**Job**. Identify all lines in the data containing the string "Identity". Copy them out.
========================================
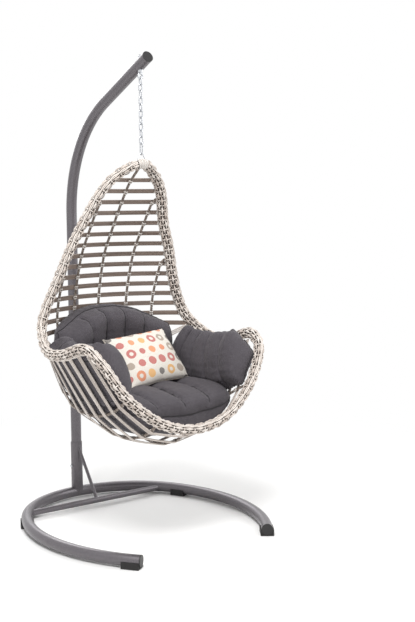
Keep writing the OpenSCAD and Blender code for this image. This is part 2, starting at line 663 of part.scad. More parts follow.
// ---- eye bolt and chain ----
module bow(r, w, a0, a1) {
    rotate([90, 0, 0])
        rotate([0, 0, a0])
            rotate_extrude(angle = a1 - a0)
                translate([r, 0])
                    circle(d = w);
}
module eye_bolt() {
    color(c_zinc)
    translate([0, hang_y, 0]) {
        translate([0, 0, eye_top]) cylinder(d = eye_wire, h = washer_hi + 9.5 - eye_top);
        translate([0, 0, eye_top - eye_r]) bow(eye_r, eye_wire, 0, 360);
    }
}
module eye_nut() {
    color(c_zinc)
    translate([0, hang_y, washer_hi])
        difference() {
            cylinder(d = hex_d, h = 6.5, $fn = 6);
            translate([0, 0, -1]) cylinder(d = bolt_d + 0.1, h = 9);
        }
}
module eye_washers() {
    color(c_zinc)
    difference() {
        translate([0, hang_y, washer_lo]) cylinder(d = washer_d, h = washer_hi - washer_lo);
        translate([0, mast_y - bend_r * (1 - cos(bend_a)), bend_z + bend_r * sin(bend_a)])
            rotate([bend_a, 0, 0])
                cylinder(r = tube_r, h = reach_l);
        translate([0, hang_y, washer_lo - 1]) cylinder(d = eye_wire + 2 * gap, h = washer_hi - washer_lo + 2);
    }
}
module link(n) {
    top = link_top(n) - link_r;
    low = link_top(n) - link_l + link_r;
    color(c_zinc)
    translate([0, hang_y, 0])
        rotate([0, 0, n % 2 == 1 ? 90 : 0]) {
            translate([0, 0, top]) bow(link_r, wire, 0, 180);
            translate([0, 0, low]) bow(link_r, wire, 180, 360);
            for (x = [-link_r, link_r]) translate([x, 0, low]) cylinder(d = wire, h = top - low);
        }
}
hook_a = hook_top - hook_r;
hook_b = hook_low + hook_r;
stub = 4;
pivot_z = hook_a - stub - 3.4;
tongue_t = 2.4;
tongue_r = 2.6;
pin_d = 2;
module snap_hook() {
    color(c_zinc)
    translate([0, hang_y, 0])
        difference() {
            union() {
                rotate([0, 0, 90]) translate([0, 0, hook_a]) bow(hook_r, wire, 0, 180);
                rotate([0, 0, 90]) translate([0, 0, hook_b]) bow(hook_r, wire, 180, 360);
                translate([0, hook_r, hook_b]) cylinder(d = wire, h = hook_a - hook_b);
                translate([0, -hook_r, hook_b]) cylinder(d = wire, h = stub);
                translate([0, -hook_r, hook_a - stub]) cylinder(d = wire, h = stub);
                translate([-tongue_t / 2, -hook_r, pivot_z]) rotate([0, 90, 0]) cylinder(r = tongue_r, h = tongue_t);
                translate([-tongue_t / 2, -hook_r - tongue_r, pivot_z])
                    cube([tongue_t, 2 * tongue_r, hook_a - stub - pivot_z + 0.5]);
            }
            translate([-5, -hook_r, pivot_z]) rotate([0, 90, 0]) cylinder(d = pin_d, h = 10);
        }
}
module hook_gate() {
    low = hook_b + stub + 0.6;
    color(c_zinc)
    translate([0, hang_y - hook_r, 0])
        difference() {
            intersection() {
                translate([0, 0, low]) cylinder(d = wire, h = pivot_z + 4 - low);
                union() {
                    translate([-5, 0, pivot_z]) rotate([0, 90, 0]) cylinder(d = wire, h = 10);
                    translate([-5, -5, low - 1]) cube([10, 10, pivot_z - low + 1]);
                }
            }
            translate([-tongue_t / 2 - 0.4, -5, pivot_z - 3.2]) cube([tongue_t + 0.8, 10, 10]);
            translate([-5, 0, pivot_z]) rotate([0, 90, 0]) cylinder(d = pin_d + 0.6, h = 10);
        }
}
module gate_pin() {
    color(c_zinc)
    translate([-wire / 2, hang_y - hook_r, pivot_z])
        rotate([0, 90, 0])
            cylinder(d = pin_d, h = wire);
}

// ---- hanger and rim ----
knee_r = 10;
knee_x = loop_foot_x - knee_r + knee_r * cos(loop_lean);
leg_l = (knee_x - loop_r * cos(loop_lean)) / sin(loop_lean);
knee_z = loop_top - loop_r + (loop_r - knee_r) * sin(loop_lean) - leg_l * cos(loop_lean);
leg_seat = rim_at(0.2)[2] + core_r;
module hanger_loop() {
    color(c_zinc)
    translate([0, hang_y, 0]) {
        translate([0, 0, loop_top - loop_r]) bow(loop_r, wire, loop_lean, 180 - loop_lean);
        for (m = [0, 1])
            mirror([m, 0, 0]) {
                translate([loop_r * cos(loop_lean), 0, loop_top - loop_r + loop_r * sin(loop_lean)])
                    rotate([0, 180 - loop_lean, 0])
                        translate([0, 0, -gap]) cylinder(d = wire - 0.02, h = leg_l + 2 * gap);
                translate([loop_foot_x - knee_r, 0, knee_z]) bow(knee_r, wire, 0, loop_lean);
                translate([loop_foot_x, 0, leg_seat]) cylinder(d = wire, h = knee_z - leg_seat);
            }
    }
}
function turn(s) = s < 0 ? s + rim_n : s;
module hanger_binding() {
    at_s = [for (k = [0:6]) turn(-bind_s + bind_s * k / 3)];
    color(c_weave)
    sleeve([for (q = at_s) rim_oval(q, rim_w / 2, rim_t / 2 + 2, rim_sides)],
        [for (q = at_s) rim_oval(q, bore_r + 1.4, bore_r + 1.4, rim_sides)], rim_sides);
}
module rim_core() {
    rows = [for (i = [0:rim_n * rim_steps - 1]) rim_oval(i / rim_steps, core_r, core_r, rim_sides)];
    color(c_steel) skin(rows, rim_sides, true);
}
module rim_weave() {
    at_s = concat([weave_s], [for (i = [2:rim_n * rim_steps - 2]) i / rim_steps], [rim_n - weave_s]);
    color(c_weave)
    sleeve([for (q = at_s) rim_oval(q, rim_w / 2, rim_t / 2, rim_sides)],
        [for (q = at_s) rim_oval(q, bore_r, bore_r, rim_sides)], rim_sides);
}

// ---- one module for each node ----
module link_01() { link(1); }
module link_02() { link(2); }
module link_03() { link(3); }
module link_04() { link(4); }
module link_05() { link(5); }
module link_06() { link(6); }
module link_07() { link(7); }
module link_08() { link(8); }
module link_09() { link(9); }
module link_10() { link(10); }
module rib_left_outer() { color(c_weave) mirror([1, 0, 0]) rib(2); }
module rib_left_inner() { color(c_weave) mirror([1, 0, 0]) rib(1); }
module rib_middle() { color(c_weave) rib(0); }
module rib_right_inner() { color(c_weave) rib(1); }
module rib_right_outer() { color(c_weave) rib(2); }
module slat_01() { slat(1); }
module slat_02() { slat(2); }
module slat_03() { slat(3); }
module slat_04() { slat(4); }
module slat_05() { slat(5); }
module slat_06() { slat(6); }
module slat_07() { slat(7); }
module slat_08() { slat(8); }
module slat_09() { slat(9); }
module slat_10() { slat(10); }
module slat_11() { slat(11); }
module slat_12() { slat(12); }
module slat_13() { slat(13); }
module slat_14() { slat(14); }
module slat_15() { slat(15); }
module strip_pair(j) {
    color(c_strip) {
        strip(j);
        strip(j + 1);
    }
}
module strips_16_17() { strip_pair(1); }
module strips_18_19() { strip_pair(3); }
module strips_20_21() { strip_pair(5); }
module strips_22_23() { strip_pair(7); }
module strips_24_25() { strip_pair(9); }
module seat_cushion() { color(c_cloth) seat_form(); }
module back_cushion() { color(c_cloth) back_form(12.7, 17.52, 2.38, 150, 5, 12, 2.1); }
module arm_cushion_right() { color(c_cloth) arm_form(17.6, 25.65, 2.262, 3, 108, 40, 5, 10); }
module arm_cushion_left() { color(c_cloth) mirror([1, 0, 0]) arm_form(17.6, 25.65, 2.262, 3, 108, 40, 5, 10); }
module throw_pillow() {
    color(c_pillow)
    translate(pillow_at)
        rotate([0, 0, pillow_turn])
            rotate([90 - pillow_tilt, 0, 0])
                rotate([0, 0, pillow_roll])
                    pillow_form();
}

base_ring();
cross_bar();
strut();
post_socket();
mast();
mast_cap();
end_plugs();
foot_pads();
socket_bolt();
socket_nut();
eye_bolt();
eye_nut();
eye_washers();
link_01();
link_02();
link_03();
link_04();
link_05();
link_06();
link_07();
link_08();
link_09();
link_10();
snap_hook();
hook_gate();
gate_pin();
hanger_loop();
hanger_binding();
rim_core();
rim_weave();
rib_left_outer();
rib_left_inner();
rib_middle();
rib_right_inner();
rib_right_outer();
slat_01();
slat_02();
slat_03();
slat_04();
slat_05();
slat_06();
slat_07();
slat_08();
slat_09();
slat_10();
slat_11();
slat_12();
slat_13();
slat_14();
slat_15();
strips_16_17();
strips_18_19();
strips_20_21();
strips_22_23();
strips_24_25();
seat_cushion();
back_cushion();
arm_cushion_left();
arm_cushion_right();
throw_pillow();
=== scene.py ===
import math
import bpy
import numpy as np
from mathutils import Matrix, Vector
from mathutils.bvhtree import BVHTree
from mathutils.kdtree import KDTree


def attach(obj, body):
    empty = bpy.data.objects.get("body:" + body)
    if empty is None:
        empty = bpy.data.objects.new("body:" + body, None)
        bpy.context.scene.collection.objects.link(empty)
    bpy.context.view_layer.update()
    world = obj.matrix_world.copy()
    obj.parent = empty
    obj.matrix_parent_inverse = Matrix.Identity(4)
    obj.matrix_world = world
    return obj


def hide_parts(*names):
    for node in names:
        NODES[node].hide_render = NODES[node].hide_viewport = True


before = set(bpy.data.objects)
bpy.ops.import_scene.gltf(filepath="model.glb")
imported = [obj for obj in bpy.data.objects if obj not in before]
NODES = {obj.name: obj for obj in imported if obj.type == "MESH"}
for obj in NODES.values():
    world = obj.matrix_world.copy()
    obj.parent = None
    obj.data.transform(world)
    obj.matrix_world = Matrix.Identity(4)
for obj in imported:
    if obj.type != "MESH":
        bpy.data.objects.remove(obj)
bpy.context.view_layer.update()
rng = np.random.default_rng(7)

# ---------------------------------------------------------------- sizes and chosen points, mm, as in the source
RIM_W, STRIP_T, STRIP_W, RIB_D, GAP, SOFT_GAP = 46, 4, 20, 9, 0.3, 0.35
SLAT_TOP, SLAT_PITCH, SLATS_N, LOW_N = 65, 46, 15, 10
ROUND_K = 1 / math.cos(math.pi / 10)
RIB_X, FIRST_SLAT = (0, 136, 248), (1, 3, 9)
RIB_TOP_S, RIB_LOW_S = (0, 2.08, 4.25), (14, 12.86, 11.97)
LOW_F = (0.10, 0.205, 0.315, 0.42, 0.51, 0.595, 0.675, 0.755, 0.835, 0.912, 0.96)
PANEL = (0, 0.16, 0.5, 0.84)
SEAT_HX, SEAT_FRONT, SEAT_REAR, SEAT_FLAT, SEAT_LEVEL = 282, -322, 262, 1096, 958
APEX = np.array([0.0, -84.2163, 1546.0565])
RIM = [
    ((0, 0, 0), (0, .82, -.57)), ((84, 38, -38), (-.45, .80, -.40)), ((150, 80, -114), (-.70, .65, -.30)),
    ((205, 142, -246), (-.80, .60, 0)), ((250, 170, -351), (-.80, .60, 0)),
    ((300, 208, -496), (-.78, .62, -.05)), ((342, 225, -601), (-.75, .60, -.25)),
    ((376, 202, -684), (-.62, .35, -.70)), ((414, 88, -760), (-.50, .08, -.86)),
    ((423, -52, -760), (-.48, 0, -.88)), ((410, -204, -722), (-.46, 0, -.89)),
    ((385, -294, -778), (-.50, .30, -.81)), ((300, -336, -914), (-.32, .62, -.72)),
    ((160, -364, -1022), (-.10, .80, -.59)), ((0, -372, -1058), (0, .87, -.49))]
BACK_LINE = np.array([
    (0, 0, 0), (0, 0, 0), (0, 92, -66), (0, 181, -178), (0, 244, -272), (0, 307, -369),
    (0, 347, -484), (0, 371, -595), (0, 379, -709), (0, 378, -790)], float)
LOW_LINES = [
    [(0, 370, -826), (0, 334, -939), (0, 270, -1031), (0, 168, -1112), (0, 48, -1160),
     (0, -68, -1175), (0, -150, -1162), (0, -219, -1140), (0, -292, -1103), (0, -372, -1058)],
    [(142, 348, -826), (147, 310, -931), (152, 246, -1016), (156, 148, -1084), (159, 31, -1121),
     (160, -43, -1127), (161, -106, -1124), (163, -177, -1112), (168, -252, -1086),
     (175, -322, -1050), (179, -365, -1010)],
    [(258, 300, -806), (266, 278, -891), (272, 230, -954), (276, 168, -996), (279, 104, -1018),
     (280, 38, -1027), (281, -19, -1029), (283, -92, -1019), (285, -135, -1008), (288, -189, -990),
     (292, -244, -964), (297, -329, -914)]]
PILLOW_AT = (18, APEX[1] + 93.56, APEX[2] - 801.32)
PILLOW_TILT, PILLOW_TURN, PILLOW_ROLL = 38, 4, -3
PILLOW_W, PILLOW_H = 330, 270
# How the pillow lies in the photograph against its solid: moved in metres, turned in its plane, a little wider.
PILLOW_MOVE, PILLOW_SPIN, PILLOW_WIDER = Vector((0.020, -0.052, -0.026)), 7.5, 1.06


# ---------------------------------------------------------------- small tools
def unit(v):
    v = np.asarray(v, float)
    return v / np.maximum(np.linalg.norm(v, axis=-1, keepdims=True), 1e-12)


def crom(a, b, c, d, t):
    return 0.5 * (2 * b + (c - a) * t + (2 * a - 5 * b + 4 * c - d) * t * t + (3 * b - a - 3 * c + d) * t ** 3)


MIR = np.array([-1.0, 1.0, 1.0])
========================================
**Final result**.
    obj.matrix_parent_inverse = Matrix.Identity(4)
    obj.matrix_world = Matrix.Identity(4)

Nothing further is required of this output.